= Vsya Rossiya =

Series of directories of the Russian Empire

Vsya Rossiya (literally translated "All Russia" or "The whole Russia") was the title of a series of directories of the Russian Empire published by Aleksei Sergeevich Suvorin (and his heirs; Suvorin died in 1912) on a yearly basis from 1895 to 1923 and was continued under the name Ves SSSR (Literally translated All of the USSR or The whole USSR) from 1924 to 1931. Each volume was anywhere between 500 and 1500 pages long. The directories contained detailed lists of government offices, public services and medium and large businesses present in major cities across the Russian Empire. These directories are often used by genealogists today to trace family members who were living in pre-revolutionary Russia and the early Soviet period when vital records are missing or prove difficult to find.
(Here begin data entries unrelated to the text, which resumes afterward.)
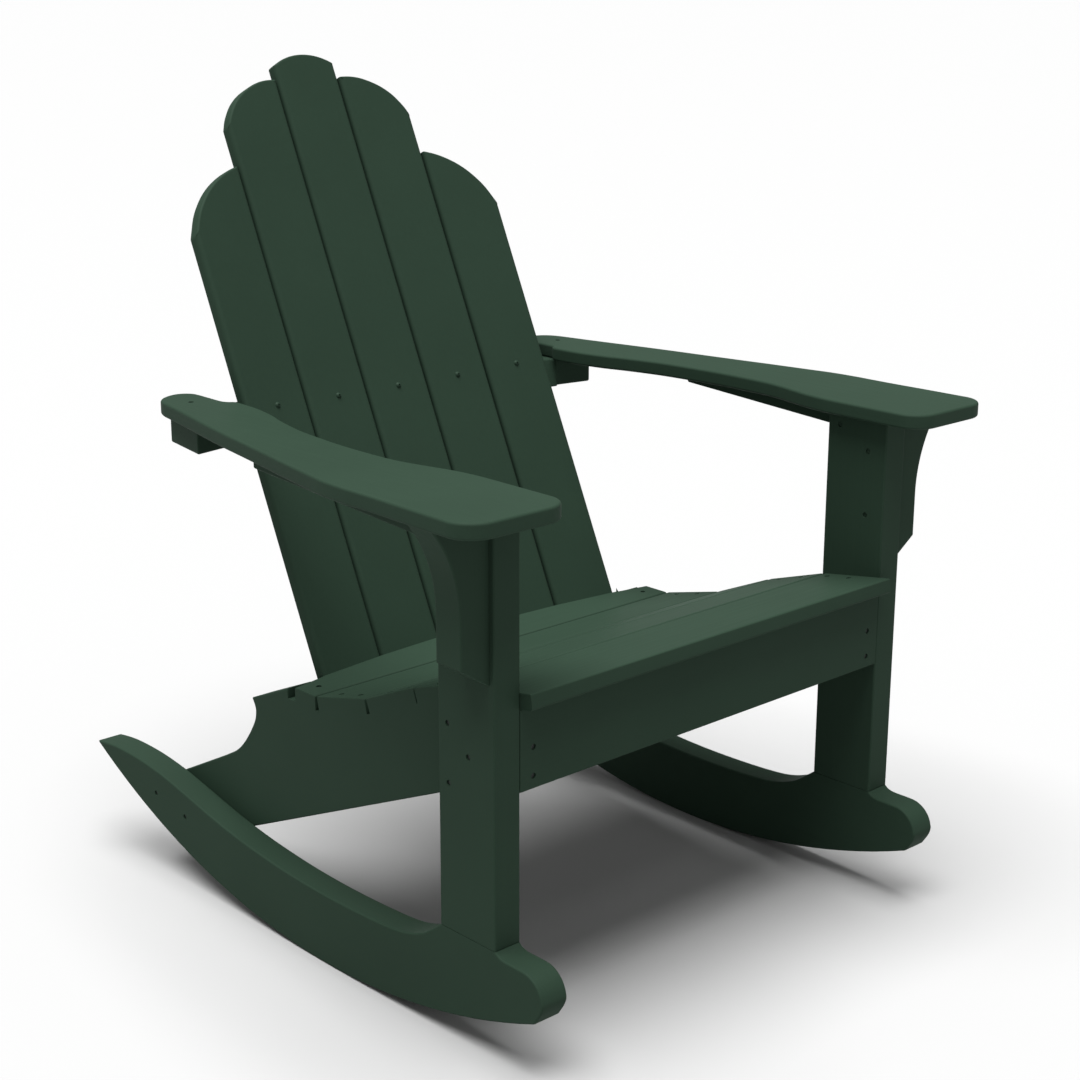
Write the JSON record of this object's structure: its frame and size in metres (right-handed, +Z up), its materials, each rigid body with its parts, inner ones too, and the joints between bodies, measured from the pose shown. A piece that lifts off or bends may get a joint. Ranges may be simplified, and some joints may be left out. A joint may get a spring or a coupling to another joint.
{
  "type": "rocking adirondack chair",
  "caption": "Outdoor rocking chair of flat boards: reclined slatted back with a stepped rounded top, scooped slat seat, wide flared arms on square legs, and two long curved rockers.",
  "frame": {"origin": "centre of the bounding box in X and Y, on the floor plane that the rockers touch", "axes": "+Z up; the sitter faces -Y, so +Y is to the rear; +X is the sitter's left; X = 0 is the plane of symmetry"},
  "size_m": [0.8036, 0.8374, 0.9791],
  "materials": {
    "green_lumber": "dark green plastic lumber, matt, with a faint brushed texture",
    "dark_steel": "dark green-black coated screw heads"
  },
  "bodies": {
    "root": {"rocker_left": "green_lumber", "rocker_right": "green_lumber", "leg_left": "green_lumber", "leg_right": "green_lumber", "stringer_left": "green_lumber", "stringer_right": "green_lumber", "front_apron": "green_lumber", "seat_slat_1": "green_lumber", "seat_slat_2": "green_lumber", "seat_slat_3": "green_lumber", "seat_slat_4": "green_lumber", "seat_slat_5": "green_lumber", "back_slat_1": "green_lumber", "back_slat_2": "green_lumber", "back_slat_3": "green_lumber", "back_slat_4": "green_lumber", "back_slat_5": "green_lumber", "upper_back_rail": "green_lumber", "lower_back_rail": "green_lumber", "arm_left": "green_lumber", "arm_right": "green_lumber", "arm_bracket_left": "green_lumber", "arm_bracket_right": "green_lumber", "arm_cleat_left": "green_lumber", "arm_cleat_right": "green_lumber", "upper_back_screws": "dark_steel", "lower_back_screws": "dark_steel", "seat_screws": "dark_steel", "lower_rail_screws": "dark_steel", "apron_screws": "dark_steel", "leg_screws": "dark_steel", "bracket_screws": "dark_steel", "cleat_screws": "dark_steel", "arm_screws": "dark_steel", "rocker_screws": "dark_steel", "foot_screws": "dark_steel"}
  },
  "joints": []
}
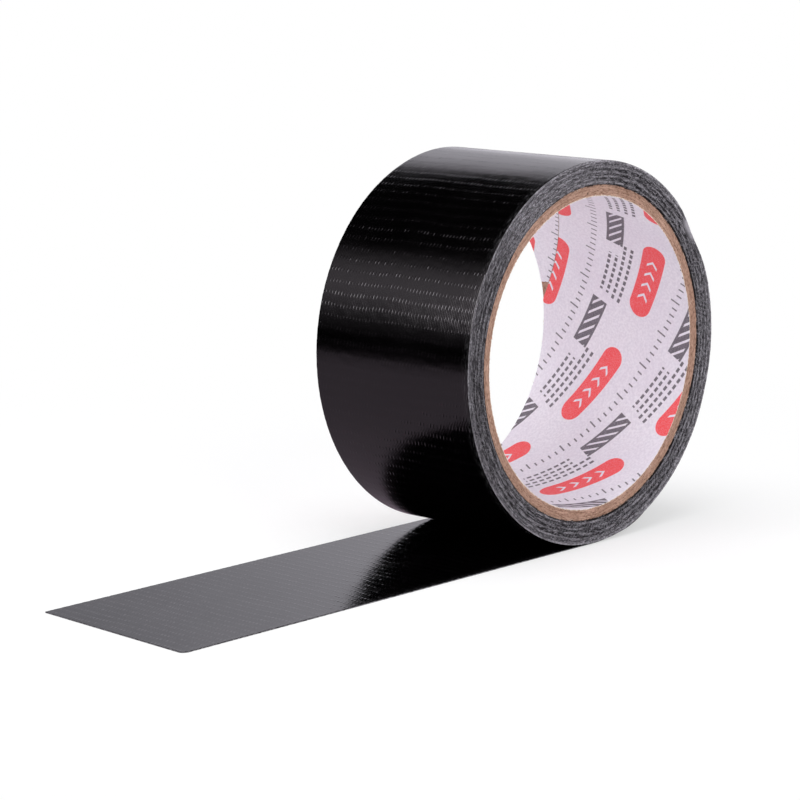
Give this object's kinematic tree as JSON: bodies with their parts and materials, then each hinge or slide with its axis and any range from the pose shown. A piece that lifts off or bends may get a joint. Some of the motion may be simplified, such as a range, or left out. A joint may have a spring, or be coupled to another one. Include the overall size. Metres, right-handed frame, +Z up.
{
  "type": "duct tape roll",
  "caption": "Roll of black duct tape on a paper core, standing on its tread with its free end pulled out flat; it pays out tape as it turns.",
  "frame": {"origin": "centre of the core's bore, at the middle of the tape's width", "axes": "+Y along the bore, +Z up from the surface that the roll stands on, and the free end runs out towards -X"},
  "size_m": [0.1826, 0.048, 0.0935],
  "materials": {
    "liner_paper": "smooth printed paper, pale lilac with red and grey print",
    "kraft_paper": "raw brown kraft board",
    "tape_film": "glossy black film with the weave showing through",
    "tape_scrim": "open grey cotton weave",
    "tape_adhesive": "shiny dark tacky adhesive"
  },
  "bodies": {
    "peel": {"peel_film": "tape_film", "peel_scrim": "tape_scrim", "peel_adhesive": "tape_adhesive", "laid_film": "tape_film", "laid_scrim": "tape_scrim", "laid_adhesive": "tape_adhesive"},
    "roll": {"liner": "liner_paper", "core_ply_1": "kraft_paper", "core_ply_2": "kraft_paper", "core_ply_3": "kraft_paper", "core_ply_4": "kraft_paper", "core_ply_5": "kraft_paper", "wound_film": "tape_film", "wound_scrim": "tape_scrim", "wound_adhesive": "tape_adhesive"},
    "tail": {"tail_film": "tape_film", "tail_scrim": "tape_scrim", "tail_adhesive": "tape_adhesive"},
    "tail_end": {"end_film": "tape_film", "end_scrim": "tape_scrim", "end_adhesive": "tape_adhesive"}
  },
  "joints": [
    {"name": "roll_turn", "type": "hinge", "parent": "peel", "child": "roll", "pos_m": [0, 0, 0], "axis": [0, 1, 0], "range_deg": [-30, 90]},
    {"name": "tape_pull", "type": "slide", "parent": "peel", "child": "tail", "axis": [-1, 0, 0], "range_m": [-0.025, 0.074], "deforming": ["laid_film", "laid_scrim", "laid_adhesive"]},
    {"name": "end_lift", "type": "hinge", "parent": "tail", "child": "tail_end", "pos_m": [-0.09, 0, -0.04675], "axis": [0, 1, 0], "range_deg": [0, 80]}
  ],
  "couplings": [
    {"joint": "tape_pull", "follows": "roll_turn", "m_per_rad": 0.04689}
  ]
}
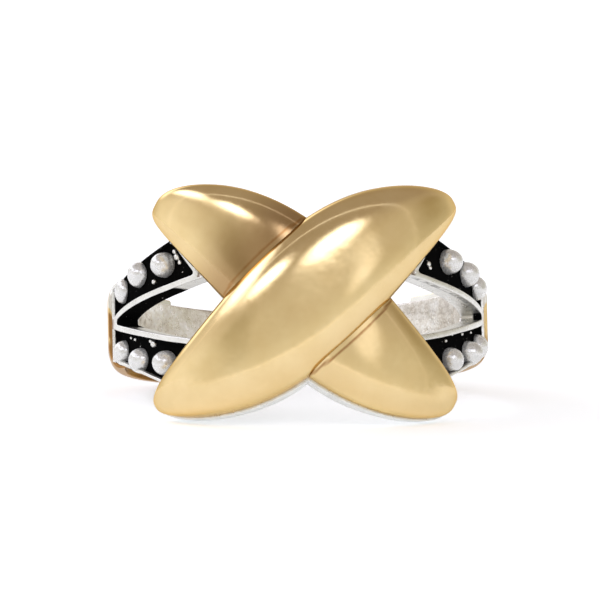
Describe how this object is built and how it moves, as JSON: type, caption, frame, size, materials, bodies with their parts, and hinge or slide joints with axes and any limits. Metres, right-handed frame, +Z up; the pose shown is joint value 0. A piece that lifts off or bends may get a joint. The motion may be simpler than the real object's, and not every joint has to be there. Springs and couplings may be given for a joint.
{
  "type": "crossover ring",
  "caption": "Two-tone finger ring with domed gold pods crossing in an X on a silver shank that splits into beaded, blackened channels, with gold collars at the sides.",
  "frame": {"origin": "centre of the bottom of the bounding box, on the table that the ring lies on", "axes": "-Y towards the crossing at the front, +X to the right as the crossing is seen, +Z up; the finger's axis leans 14 degrees from +Z towards the back"},
  "size_m": [0.0202, 0.0232, 0.0124],
  "materials": {
    "silver": "polished",
    "bead_silver": "satin",
    "gold": "polished"
  },
  "bodies": {
    "root": {"shank": "silver", "over_pod": "gold", "under_pod_left": "gold", "under_pod_right": "gold", "collar_left": "gold", "collar_right": "gold", "bead_left_upper_1": "bead_silver", "bead_left_upper_2": "bead_silver", "bead_left_upper_3": "bead_silver", "bead_left_lower_1": "bead_silver", "bead_left_lower_2": "bead_silver", "bead_left_lower_3": "bead_silver", "bead_right_upper_1": "bead_silver", "bead_right_upper_2": "bead_silver", "bead_right_upper_3": "bead_silver", "bead_right_lower_1": "bead_silver", "bead_right_lower_2": "bead_silver", "bead_right_lower_3": "bead_silver"}
  },
  "joints": []
}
Historians use them to research the social histories of late 19th century and early 20th century Russia.

==Contents==

The following information can be found in most editions:
- a surname index of over 100,000 names and thousands of companies
- a directory of prominent landowners
- lists members of the Imperial House of Russia and government officials
- statistical information about the Russian Empire
- population figures
- information and guidelines about trade and industry in Russia
- lists of joint-stock companies
- sub-sections detailing a directory of each district of each province, listing administrative officials, merchants, industrial and commercial manufacturers
- original advertising

== Availability ==

Many original directories in the series (or microfiche copies thereof) can be found in libraries across the U.S., Europe (including the Baltic countries, Finland the United Kingdom and Germany) however most only have an incomplete collection.

==Other city directories in Russia ==
Suvorin also published city directories for Saint Petersburg under the title Ves Petersburg (Literally translated All Petersburg or The Whole Saint Petersburg) for the years 1894 to 1940 and for Moscow under the title Vsia Moskva (Literally translated All Moscow or The Whole Moscow) for the years 1875 to 1936.